===== Recorded data

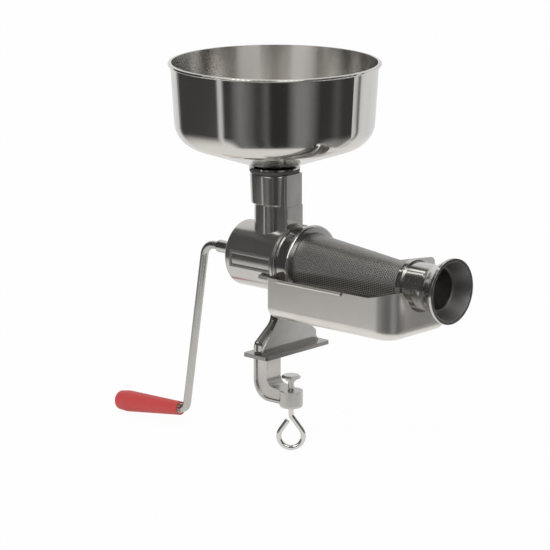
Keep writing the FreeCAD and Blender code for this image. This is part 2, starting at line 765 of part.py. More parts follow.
def make_hopper():
    d.bowl_hole = d.spout_radius - d.spout_sheet
    corner_radius = d.bowl_radius - d.bowl_draft
    rim_radius = d.bowl_radius + d.rim_overhang
    corner = d.bowl_foot + (corner_radius - d.bowl_hole) * tangent(d.bowl_slope)
    sheet = d.bowl_sheet
    lip = d.bowl_top - d.rim_height
    node(turned("bowl", "V_Axis", [
        (d.bowl_hole, d.bowl_foot),
        (corner_radius, corner, d.bowl_corner_round),
        (d.bowl_radius, lip),
        (rim_radius, lip, d.rim_round),
        (rim_radius, d.bowl_top, d.rim_round),
        (d.bowl_radius - sheet, d.bowl_top),
        (corner_radius - sheet, corner + sheet, d.bowl_corner_round - sheet),
        (d.bowl_hole, d.bowl_foot + sheet),
    ]), "hopper_bowl")
    disc = d.bowl_foot - d.spout_disc_sheet
    shoulder = d.collar_top + d.seal_height + d.running_gap
    node(turned("spout", "V_Axis", [
        (d.bowl_hole, d.shoulder + d.loose_gap),
        (d.spout_radius, d.shoulder + d.loose_gap),
        (d.spout_radius, shoulder),
        (d.spout_shoulder_radius, shoulder),
        (d.spout_shoulder_radius, disc),
        (d.spout_disc_radius, disc),
        (d.spout_disc_radius, d.bowl_foot),
        (d.bowl_hole, d.bowl_foot),
    ]), "hopper_spout")
    node(turned("neck_ring", "V_Axis", [
        (d.socket_bore, d.collar_top),
        (d.seal_radius, d.collar_top, d.spout_sheet),
        (d.seal_radius, d.collar_top + d.seal_height, d.spout_sheet),
        (d.socket_bore, d.collar_top + d.seal_height),
    ]), "neck_seal")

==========

▶ **Given exercise**
Give an exact copy of all the data shown above.

▶ **The response**
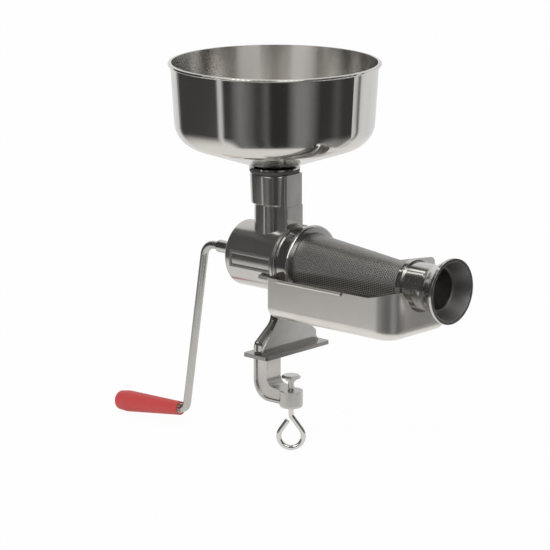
Keep writing the FreeCAD and Blender code for this image. This is part 2, starting at line 765 of part.py. More parts follow.
def make_hopper():
    d.bowl_hole = d.spout_radius - d.spout_sheet
    corner_radius = d.bowl_radius - d.bowl_draft
    rim_radius = d.bowl_radius + d.rim_overhang
    corner = d.bowl_foot + (corner_radius - d.bowl_hole) * tangent(d.bowl_slope)
    sheet = d.bowl_sheet
    lip = d.bowl_top - d.rim_height
    node(turned("bowl", "V_Axis", [
        (d.bowl_hole, d.bowl_foot),
        (corner_radius, corner, d.bowl_corner_round),
        (d.bowl_radius, lip),
        (rim_radius, lip, d.rim_round),
        (rim_radius, d.bowl_top, d.rim_round),
        (d.bowl_radius - sheet, d.bowl_top),
        (corner_radius - sheet, corner + sheet, d.bowl_corner_round - sheet),
        (d.bowl_hole, d.bowl_foot + sheet),
    ]), "hopper_bowl")
    disc = d.bowl_foot - d.spout_disc_sheet
    shoulder = d.collar_top + d.seal_height + d.running_gap
    node(turned("spout", "V_Axis", [
        (d.bowl_hole, d.shoulder + d.loose_gap),
        (d.spout_radius, d.shoulder + d.loose_gap),
        (d.spout_radius, shoulder),
        (d.spout_shoulder_radius, shoulder),
        (d.spout_shoulder_radius, disc),
        (d.spout_disc_radius, disc),
        (d.spout_disc_radius, d.bowl_foot),
        (d.bowl_hole, d.bowl_foot),
    ]), "hopper_spout")
    node(turned("neck_ring", "V_Axis", [
        (d.socket_bore, d.collar_top),
        (d.seal_radius, d.collar_top, d.spout_sheet),
        (d.seal_radius, d.collar_top + d.seal_height, d.spout_sheet),
        (d.socket_bore, d.collar_top + d.seal_height),
    ]), "neck_seal")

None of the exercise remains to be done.